MATERIAL TO PROCESS:
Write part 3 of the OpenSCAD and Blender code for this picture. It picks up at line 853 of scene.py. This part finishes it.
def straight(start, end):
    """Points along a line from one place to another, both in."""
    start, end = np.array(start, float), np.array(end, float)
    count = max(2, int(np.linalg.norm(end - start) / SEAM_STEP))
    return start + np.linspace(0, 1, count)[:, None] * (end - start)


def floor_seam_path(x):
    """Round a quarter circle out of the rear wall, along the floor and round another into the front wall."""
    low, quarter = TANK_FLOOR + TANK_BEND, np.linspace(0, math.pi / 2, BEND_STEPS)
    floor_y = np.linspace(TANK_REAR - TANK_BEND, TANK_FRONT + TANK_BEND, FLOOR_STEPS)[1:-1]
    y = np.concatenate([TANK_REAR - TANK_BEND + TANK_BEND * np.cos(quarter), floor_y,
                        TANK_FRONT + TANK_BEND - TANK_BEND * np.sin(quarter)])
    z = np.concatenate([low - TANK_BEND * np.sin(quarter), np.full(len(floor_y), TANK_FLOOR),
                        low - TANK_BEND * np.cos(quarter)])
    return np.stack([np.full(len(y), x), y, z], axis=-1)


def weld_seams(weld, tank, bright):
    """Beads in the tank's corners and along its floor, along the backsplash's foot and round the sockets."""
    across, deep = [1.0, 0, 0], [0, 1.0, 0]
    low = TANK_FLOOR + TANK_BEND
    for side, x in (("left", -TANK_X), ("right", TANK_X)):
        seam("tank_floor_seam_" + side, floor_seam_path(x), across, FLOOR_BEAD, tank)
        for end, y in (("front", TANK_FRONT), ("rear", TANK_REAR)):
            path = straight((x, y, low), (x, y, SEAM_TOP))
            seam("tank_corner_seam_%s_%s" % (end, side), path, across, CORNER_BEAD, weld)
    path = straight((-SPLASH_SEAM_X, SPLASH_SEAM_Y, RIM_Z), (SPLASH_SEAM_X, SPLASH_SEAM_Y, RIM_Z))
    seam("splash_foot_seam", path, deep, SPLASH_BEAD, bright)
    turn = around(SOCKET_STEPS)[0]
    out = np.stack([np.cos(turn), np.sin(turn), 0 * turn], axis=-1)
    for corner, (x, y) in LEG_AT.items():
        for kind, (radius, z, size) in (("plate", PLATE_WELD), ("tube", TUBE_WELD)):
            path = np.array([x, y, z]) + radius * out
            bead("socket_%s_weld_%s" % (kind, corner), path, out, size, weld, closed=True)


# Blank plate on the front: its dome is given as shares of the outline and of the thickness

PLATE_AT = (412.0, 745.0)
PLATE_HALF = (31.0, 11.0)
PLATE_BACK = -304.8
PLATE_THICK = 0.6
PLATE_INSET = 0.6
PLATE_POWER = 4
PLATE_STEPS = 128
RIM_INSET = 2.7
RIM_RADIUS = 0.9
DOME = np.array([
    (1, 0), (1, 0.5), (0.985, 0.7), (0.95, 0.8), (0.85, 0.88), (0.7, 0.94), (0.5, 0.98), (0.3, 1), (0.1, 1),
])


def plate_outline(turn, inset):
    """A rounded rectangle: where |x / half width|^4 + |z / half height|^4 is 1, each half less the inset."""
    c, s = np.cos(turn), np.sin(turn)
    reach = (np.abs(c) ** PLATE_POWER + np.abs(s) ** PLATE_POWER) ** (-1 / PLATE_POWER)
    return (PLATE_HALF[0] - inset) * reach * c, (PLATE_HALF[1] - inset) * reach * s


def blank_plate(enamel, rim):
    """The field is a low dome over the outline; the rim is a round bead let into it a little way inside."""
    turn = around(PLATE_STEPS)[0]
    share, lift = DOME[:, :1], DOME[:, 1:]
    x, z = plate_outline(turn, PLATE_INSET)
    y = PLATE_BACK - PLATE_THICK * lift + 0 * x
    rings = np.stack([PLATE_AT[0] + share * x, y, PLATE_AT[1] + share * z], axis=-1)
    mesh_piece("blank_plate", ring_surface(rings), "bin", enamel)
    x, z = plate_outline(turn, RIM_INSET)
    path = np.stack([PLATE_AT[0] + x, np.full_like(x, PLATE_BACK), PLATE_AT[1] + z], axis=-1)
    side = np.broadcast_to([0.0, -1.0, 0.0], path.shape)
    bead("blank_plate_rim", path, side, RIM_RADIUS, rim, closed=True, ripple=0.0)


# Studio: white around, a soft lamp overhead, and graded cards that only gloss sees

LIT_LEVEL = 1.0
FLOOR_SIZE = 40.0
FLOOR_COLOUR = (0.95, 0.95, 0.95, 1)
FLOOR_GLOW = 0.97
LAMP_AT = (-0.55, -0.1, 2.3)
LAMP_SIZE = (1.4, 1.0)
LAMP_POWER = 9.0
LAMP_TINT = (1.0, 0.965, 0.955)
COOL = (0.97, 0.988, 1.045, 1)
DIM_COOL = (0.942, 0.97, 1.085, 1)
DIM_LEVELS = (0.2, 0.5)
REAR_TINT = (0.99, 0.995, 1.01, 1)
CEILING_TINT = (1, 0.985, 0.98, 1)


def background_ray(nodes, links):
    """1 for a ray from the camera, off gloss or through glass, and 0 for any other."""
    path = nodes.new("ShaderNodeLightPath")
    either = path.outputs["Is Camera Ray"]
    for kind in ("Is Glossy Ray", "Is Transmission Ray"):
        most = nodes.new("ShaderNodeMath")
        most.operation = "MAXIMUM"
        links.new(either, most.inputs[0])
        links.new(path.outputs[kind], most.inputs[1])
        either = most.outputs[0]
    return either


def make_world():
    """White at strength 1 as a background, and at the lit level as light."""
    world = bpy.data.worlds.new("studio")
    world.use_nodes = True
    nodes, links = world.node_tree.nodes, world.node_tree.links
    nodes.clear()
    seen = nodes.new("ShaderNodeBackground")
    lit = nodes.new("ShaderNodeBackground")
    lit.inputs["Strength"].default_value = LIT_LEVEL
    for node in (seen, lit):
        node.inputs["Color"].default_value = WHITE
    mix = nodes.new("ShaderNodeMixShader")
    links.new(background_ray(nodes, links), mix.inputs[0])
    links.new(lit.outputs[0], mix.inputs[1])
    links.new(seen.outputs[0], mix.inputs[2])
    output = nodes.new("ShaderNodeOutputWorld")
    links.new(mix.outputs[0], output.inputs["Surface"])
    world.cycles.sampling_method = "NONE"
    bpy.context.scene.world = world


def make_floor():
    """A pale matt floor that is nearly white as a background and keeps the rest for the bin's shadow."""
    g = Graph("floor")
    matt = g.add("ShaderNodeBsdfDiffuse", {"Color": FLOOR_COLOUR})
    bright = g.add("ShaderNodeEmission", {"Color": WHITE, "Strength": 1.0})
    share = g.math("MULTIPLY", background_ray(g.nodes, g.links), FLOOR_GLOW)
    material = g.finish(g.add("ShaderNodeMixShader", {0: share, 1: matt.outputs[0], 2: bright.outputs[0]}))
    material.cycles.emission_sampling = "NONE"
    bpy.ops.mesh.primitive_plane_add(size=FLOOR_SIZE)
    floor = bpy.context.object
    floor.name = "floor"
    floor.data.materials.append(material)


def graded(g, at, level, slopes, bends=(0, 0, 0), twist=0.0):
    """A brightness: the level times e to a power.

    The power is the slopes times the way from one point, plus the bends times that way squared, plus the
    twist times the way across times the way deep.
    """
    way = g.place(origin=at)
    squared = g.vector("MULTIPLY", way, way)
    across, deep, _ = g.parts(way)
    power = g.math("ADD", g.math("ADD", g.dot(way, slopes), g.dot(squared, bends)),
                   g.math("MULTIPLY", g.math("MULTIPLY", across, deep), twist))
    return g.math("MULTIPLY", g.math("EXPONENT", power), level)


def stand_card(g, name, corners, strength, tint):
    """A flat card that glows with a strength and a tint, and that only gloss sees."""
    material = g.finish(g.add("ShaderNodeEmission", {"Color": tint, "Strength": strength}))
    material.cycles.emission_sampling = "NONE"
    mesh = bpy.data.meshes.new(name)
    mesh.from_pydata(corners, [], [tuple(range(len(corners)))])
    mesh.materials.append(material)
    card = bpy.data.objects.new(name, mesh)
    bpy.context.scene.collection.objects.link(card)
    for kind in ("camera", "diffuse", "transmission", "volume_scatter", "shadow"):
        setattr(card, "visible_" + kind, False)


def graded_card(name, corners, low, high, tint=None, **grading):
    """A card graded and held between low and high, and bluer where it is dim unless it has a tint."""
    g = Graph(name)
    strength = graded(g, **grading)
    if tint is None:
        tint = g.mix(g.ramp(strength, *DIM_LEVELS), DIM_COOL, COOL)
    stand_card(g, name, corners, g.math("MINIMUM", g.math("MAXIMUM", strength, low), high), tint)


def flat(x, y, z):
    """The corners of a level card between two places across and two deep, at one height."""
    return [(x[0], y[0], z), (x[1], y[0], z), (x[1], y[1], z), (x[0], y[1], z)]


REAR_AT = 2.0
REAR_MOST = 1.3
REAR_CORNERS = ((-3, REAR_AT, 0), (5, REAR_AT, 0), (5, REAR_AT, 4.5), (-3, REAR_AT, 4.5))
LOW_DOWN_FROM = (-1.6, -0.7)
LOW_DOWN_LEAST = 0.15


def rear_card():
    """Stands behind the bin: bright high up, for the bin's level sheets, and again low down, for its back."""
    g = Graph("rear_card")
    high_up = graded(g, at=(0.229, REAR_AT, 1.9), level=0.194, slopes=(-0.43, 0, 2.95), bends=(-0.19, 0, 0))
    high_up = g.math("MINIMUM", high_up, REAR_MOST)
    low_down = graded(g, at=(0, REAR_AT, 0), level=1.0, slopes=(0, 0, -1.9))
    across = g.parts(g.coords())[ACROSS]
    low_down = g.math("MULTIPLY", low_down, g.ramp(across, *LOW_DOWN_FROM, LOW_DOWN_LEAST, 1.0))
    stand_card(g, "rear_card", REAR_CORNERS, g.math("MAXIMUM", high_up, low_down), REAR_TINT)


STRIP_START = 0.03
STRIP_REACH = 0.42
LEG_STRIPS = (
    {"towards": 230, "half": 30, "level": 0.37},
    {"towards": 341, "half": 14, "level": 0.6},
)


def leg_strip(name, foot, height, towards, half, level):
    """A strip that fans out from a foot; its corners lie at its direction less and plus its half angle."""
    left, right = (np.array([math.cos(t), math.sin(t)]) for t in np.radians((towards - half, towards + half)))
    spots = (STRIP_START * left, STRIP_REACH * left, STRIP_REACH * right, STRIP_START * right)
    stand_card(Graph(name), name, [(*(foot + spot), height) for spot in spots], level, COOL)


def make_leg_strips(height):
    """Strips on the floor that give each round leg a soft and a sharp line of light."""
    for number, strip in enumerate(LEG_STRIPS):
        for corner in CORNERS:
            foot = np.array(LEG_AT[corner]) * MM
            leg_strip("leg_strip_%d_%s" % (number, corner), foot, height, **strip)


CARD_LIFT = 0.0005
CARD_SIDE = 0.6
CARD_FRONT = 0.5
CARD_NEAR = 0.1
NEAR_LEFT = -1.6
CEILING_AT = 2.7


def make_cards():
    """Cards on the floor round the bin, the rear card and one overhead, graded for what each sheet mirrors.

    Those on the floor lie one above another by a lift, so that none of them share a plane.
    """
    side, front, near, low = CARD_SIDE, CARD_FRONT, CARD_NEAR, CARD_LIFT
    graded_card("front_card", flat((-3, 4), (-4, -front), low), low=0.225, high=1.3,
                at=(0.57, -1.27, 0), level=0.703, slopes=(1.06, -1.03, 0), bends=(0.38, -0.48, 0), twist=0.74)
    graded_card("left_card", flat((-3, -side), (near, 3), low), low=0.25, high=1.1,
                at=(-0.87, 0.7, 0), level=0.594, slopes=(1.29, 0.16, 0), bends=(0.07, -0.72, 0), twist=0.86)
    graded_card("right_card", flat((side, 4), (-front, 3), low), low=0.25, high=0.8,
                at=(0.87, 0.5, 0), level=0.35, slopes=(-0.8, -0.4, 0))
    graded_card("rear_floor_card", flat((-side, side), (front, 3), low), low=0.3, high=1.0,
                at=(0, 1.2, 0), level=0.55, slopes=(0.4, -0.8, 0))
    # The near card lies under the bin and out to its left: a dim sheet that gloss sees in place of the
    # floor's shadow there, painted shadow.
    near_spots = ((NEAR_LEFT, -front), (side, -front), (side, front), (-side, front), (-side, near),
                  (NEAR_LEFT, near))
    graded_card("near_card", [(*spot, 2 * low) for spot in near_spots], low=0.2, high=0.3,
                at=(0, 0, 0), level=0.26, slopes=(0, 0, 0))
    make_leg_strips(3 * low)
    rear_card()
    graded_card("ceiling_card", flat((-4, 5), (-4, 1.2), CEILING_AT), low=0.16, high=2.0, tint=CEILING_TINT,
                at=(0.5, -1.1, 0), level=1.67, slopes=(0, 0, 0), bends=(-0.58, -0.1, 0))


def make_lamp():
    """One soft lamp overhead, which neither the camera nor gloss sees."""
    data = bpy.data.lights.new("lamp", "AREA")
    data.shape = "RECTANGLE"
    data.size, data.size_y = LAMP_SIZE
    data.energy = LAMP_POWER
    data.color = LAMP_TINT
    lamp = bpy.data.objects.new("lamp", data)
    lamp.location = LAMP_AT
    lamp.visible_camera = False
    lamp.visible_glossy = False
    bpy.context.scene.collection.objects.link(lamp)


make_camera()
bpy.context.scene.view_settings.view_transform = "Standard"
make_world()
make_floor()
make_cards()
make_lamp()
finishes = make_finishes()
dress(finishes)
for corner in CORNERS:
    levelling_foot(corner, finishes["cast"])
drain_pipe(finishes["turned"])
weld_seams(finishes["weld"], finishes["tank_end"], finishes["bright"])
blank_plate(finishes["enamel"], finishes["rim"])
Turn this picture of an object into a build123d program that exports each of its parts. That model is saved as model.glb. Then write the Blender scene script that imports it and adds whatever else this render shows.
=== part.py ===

TO BE DONE: Produce an exact repeat of the lines from the one containing "Turn this picture" through the last line of the data, and nothing more.

EXERCISE RESULT:
Turn this picture of an object into a build123d program that exports each of its parts. That model is saved as model.glb. Then write the Blender scene script that imports it and adds whatever else this render shows.
=== part.py ===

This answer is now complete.